**Exercise instructions:**
Copy the data below exactly.

----- Collected material

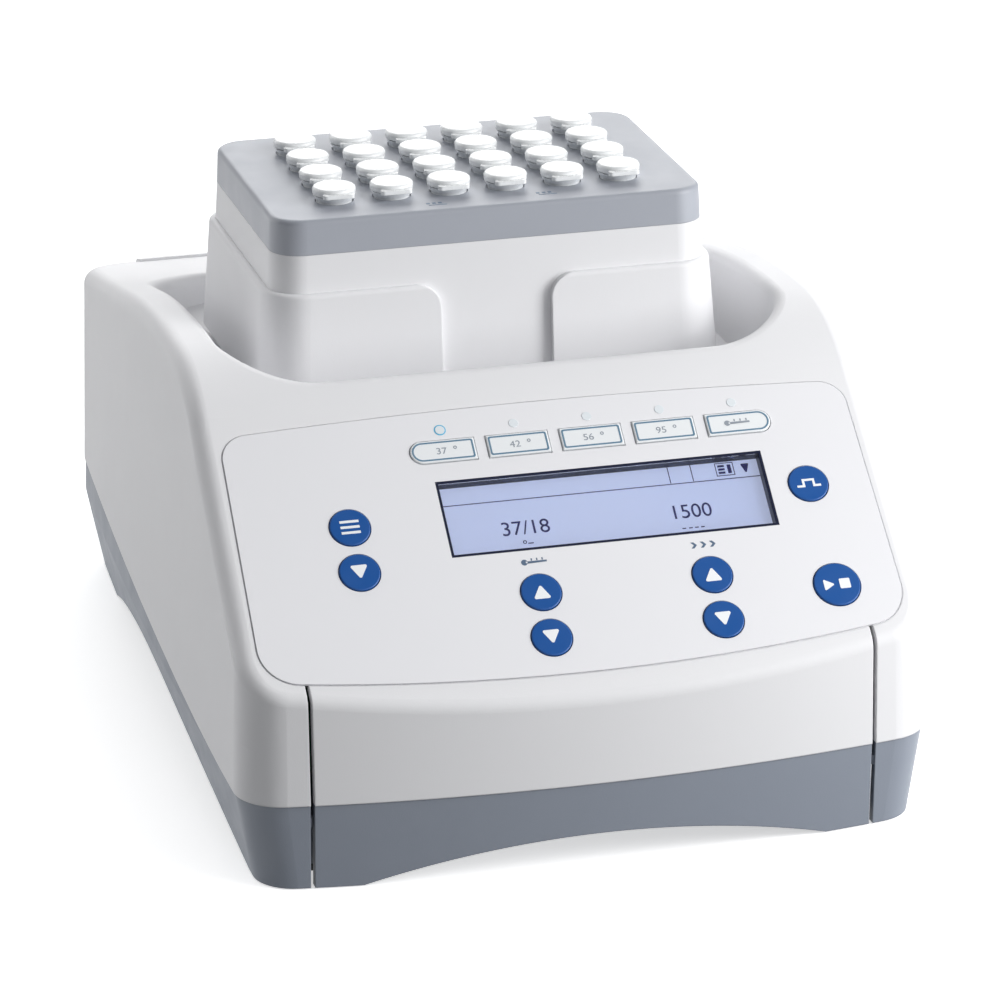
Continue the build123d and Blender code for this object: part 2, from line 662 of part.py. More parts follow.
with BuildPart() as lcd_module:
    with BuildSketch(PANEL.offset(-DISPLAY_DEPTH - LCD_THICK)):
        with Locations(DISPLAY_CENTRE):
            Rectangle(DISPLAY_SIZE[0] + 2, DISPLAY_SIZE[1] + 2)
    extrude(amount=LCD_THICK)
save(lcd_module, "lcd_module")

with BuildPart() as led_light_pipes:
    with BuildSketch(PANEL.offset(BOARD_TOP)):
        for preset_centre in PRESET_KEYS.values():
            with Locations((preset_centre[0], LED_ROW_V)):
                Circle(LED_RADIUS)
    extrude(amount=FOIL_PROUD + 0.1 - BOARD_TOP)
save(led_light_pipes, "led_light_pipes")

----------

**Full answer:**
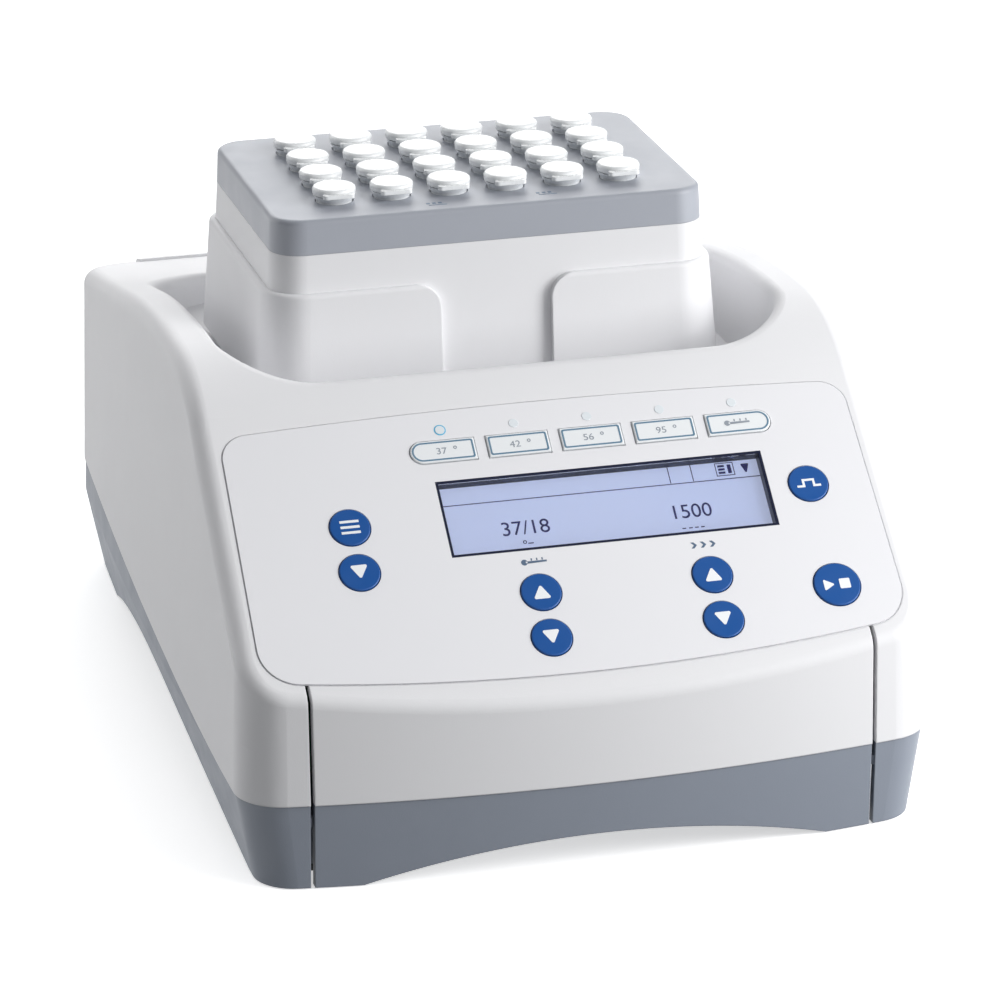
Continue the build123d and Blender code for this object: part 2, from line 662 of part.py. More parts follow.
with BuildPart() as lcd_module:
    with BuildSketch(PANEL.offset(-DISPLAY_DEPTH - LCD_THICK)):
        with Locations(DISPLAY_CENTRE):
            Rectangle(DISPLAY_SIZE[0] + 2, DISPLAY_SIZE[1] + 2)
    extrude(amount=LCD_THICK)
save(lcd_module, "lcd_module")

with BuildPart() as led_light_pipes:
    with BuildSketch(PANEL.offset(BOARD_TOP)):
        for preset_centre in PRESET_KEYS.values():
            with Locations((preset_centre[0], LED_ROW_V)):
                Circle(LED_RADIUS)
    extrude(amount=FOIL_PROUD + 0.1 - BOARD_TOP)
save(led_light_pipes, "led_light_pipes")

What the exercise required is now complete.